The reality is that statistics alone don’t tell the whole story. A user can accumulate dozens of quick, surface-level posts, check every engagement box, and rise through the ranks, while someone else, who spends hours crafting a single in-depth guide, receives no formal acknowledgment at all. Contribution, in its truest form, is not measured by volume, it’s measured by impact. And impact is something only thoughtful, human judgment can really see.

That’s why the removal of the Regular label matters.

It wasn’t about permissions. It was about having a quiet, visual signal that said: this person adds value here. Without it, the default assumption becomes “just another member,” even when that’s far from the truth.
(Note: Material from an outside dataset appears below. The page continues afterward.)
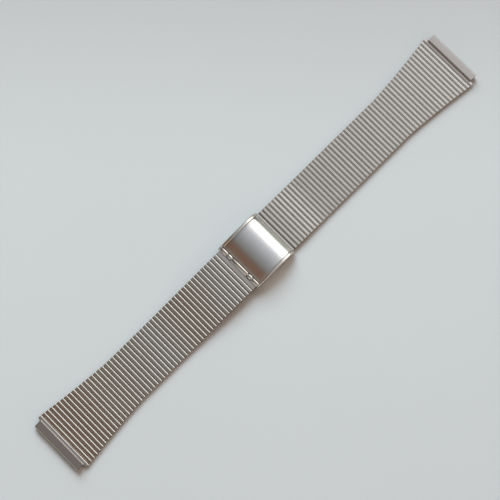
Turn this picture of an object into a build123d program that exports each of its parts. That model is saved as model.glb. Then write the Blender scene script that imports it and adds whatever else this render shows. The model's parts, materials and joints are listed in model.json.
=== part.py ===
from build123d import *
from math import acos, asin, cos, degrees, pi, radians, sin, sqrt
import os

# Ribbed steel watch band, laid out flat with its sliding fold-over clasp closed.
# Two strands of rolled sheet slats hook into each other along the band, so it bends slat by slat.
# X runs along the band, Y across it, Z up from the table; the origin is at half the length.
# Lengths are millimetres and angles are degrees.

os.makedirs("parts", exist_ok=True)

# Slats of the two strands
pitch = 1.343
sheet = 0.18
hook_radius = 0.48
hook_gap = 0.07
crown_radius = 4.5
crown_tilt = 0
hook_tip_angle = 190
corner_cut = 0.15
tongue_back = 0.13
tongue_reach = 0.10
slats_left = 52
slats_right = 54
slats_tail = 10
groups_per_strand = 9

# Outline of the band seen from above
waist_width = 15.3
flare_width = 20.3
taper_length = 25.5
taper_power = 1.35

# Lug tubes at the watch ends
tube_radius = 1.1
tube_wall = 0.25
tube_length = 18.0
tube_reach = 2.15
tube_flat = 0.75
tube_step = 0.36

# Heights: the strands drop from the clasp to the table
left_drop_length = 30.0
right_drop_length = 14.0

# Sheets and clearances inside the clasp, from the table up
lock_sheet = 0.30
strand_clearance = 0.06
slider_sheet = 0.25
leaf_clearance = 0.06
leaf_sheet = 0.28
leaf_knuckle_radius = 0.50
roof_clearance = 0.10
floor_sheet = 0.25
plate_sheet = 0.35

# Widths inside the clasp, from the strand outwards
rail_clearance = 0.05
rail_sheet = 0.20
wall_clearance = 0.05
wall_sheet = 0.40
rim_width = 0.95
rim_depth = 0.60
rim_proud = 0.18
rim_cut = 0.32
plate_gap = 0.05

# Cover, measured along the band from the top of its arch
arch_radius = 19.0
plate_left = 6.30
plate_right = 6.40
lip_radius = 1.80
lip_end_tilt = 75
lip_skirt = 0.12
lip_corner = 0.90
wall_lap = 0.95
wall_corner = 0.60

# Hinges of the clasp: places along the band and sizes
cover_pin_place = -7.18
cover_pin_radius = 0.50
barrel_radius = 0.85
barrel_drop = 0.15
leaf_pin_place = 5.60
leaf_pin_radius = 0.30
fold_pin_place = -4.90
fold_pin_radius = 0.25
lock_pin_place = -5.20
lock_pin_radius = 0.25
lock_knuckle_radius = 0.45
turning_fit = 0.05
seat_fit = 0.02

# Knuckles on the cover pin, from the middle outwards
middle_knuckle_half = 3.30
short_knuckle_width = 1.65
knuckle_gap = 0.10
dimple_radius = 0.25
dimple_depth = 0.18
fold_middle_half = 2.90

# Links and plates along the band
link_length = 2.72
link_sheet = 0.25
slider_front = 7.60
slider_tail = 0.60
front_reach = 2.57
lock_front = 7.20
lock_notch_radius = 1.50

# One overrun serves every cut
overrun = 1.0


def polar(radius, tilt, about=(0, 0)):
    """Point at a tilt from upright towards the clasp."""
    return (about[0] + radius * sin(radians(tilt)), about[1] + radius * cos(radians(tilt)))


# Section of a slat, with its clasp-side pivot at the origin
hook_inner = hook_radius - sheet
web_top = -(hook_radius + hook_gap)
web_low = web_top - sheet
slat_depth = -web_low
wall_face = hook_radius + hook_gap
turn_outer = (sheet / 2 - web_low) / 2
turn_inner = turn_outer - sheet
turn_height = sheet / 2 - turn_outer
crown_centre = polar(hook_radius - crown_radius, crown_tilt)
crown_height = crown_centre[1] + crown_radius

# Heights worked out from the stack of sheets
tail_height = lock_sheet + strand_clearance + slat_depth
slider_low = tail_height + crown_height + strand_clearance
slider_top = slider_low + slider_sheet
leaf_low = slider_top + leaf_clearance
leaf_top = leaf_low + leaf_sheet
fold_pin_height = leaf_low + leaf_sheet / 2
fold_knuckle_radius = fold_pin_height - slider_low
leaf_pin_height = leaf_low + leaf_knuckle_radius
roof_radius = arch_radius - plate_sheet - floor_sheet
roof_room = roof_radius - leaf_knuckle_radius - roof_clearance
arch_height = leaf_pin_height - sqrt(roof_room**2 - leaf_pin_place**2)
plate_end_height = arch_height + sqrt(arch_radius**2 - plate_left**2)
cover_pin_height = plate_end_height - barrel_drop - barrel_radius
wall_low = slider_top - wall_lap
lock_pin_height = lock_knuckle_radius

# Widths worked out from the strand
strand_half = waist_width / 2
slider_inner = strand_half + rail_clearance
slider_half = slider_inner + rail_sheet
cover_inner = slider_half + wall_clearance
cover_half = cover_inner + wall_sheet
plate_half = cover_half - rim_width - plate_gap
leaf_half = cover_inner - wall_sheet
lock_half = slider_inner - rail_clearance
short_knuckle_place = middle_knuckle_half + knuckle_gap
outer_knuckle_place = short_knuckle_place + short_knuckle_width + knuckle_gap
outer_knuckle_end = cover_inner - knuckle_gap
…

People don’t click through profiles to check stats. They don’t comb through analytics. They notice the signal—or they don’t notice at all.

And that’s the core of the problem: without some kind of visible acknowledgment, exceptional contribution becomes invisible.

So if “Regular” no longer fits the system, then we need something better. Something intentional. Something like a Top Contributor role, not awarded automatically, not granted through a spreadsheet, but recognized by moderators or staff who can see what statistics overlook.

Posts that shape discussion. Ideas that stick. Developers who give more than they take.

A system that only sees clicks and checkboxes will always miss what matters most. But a system that recognizes people? That builds a community worth contributing to.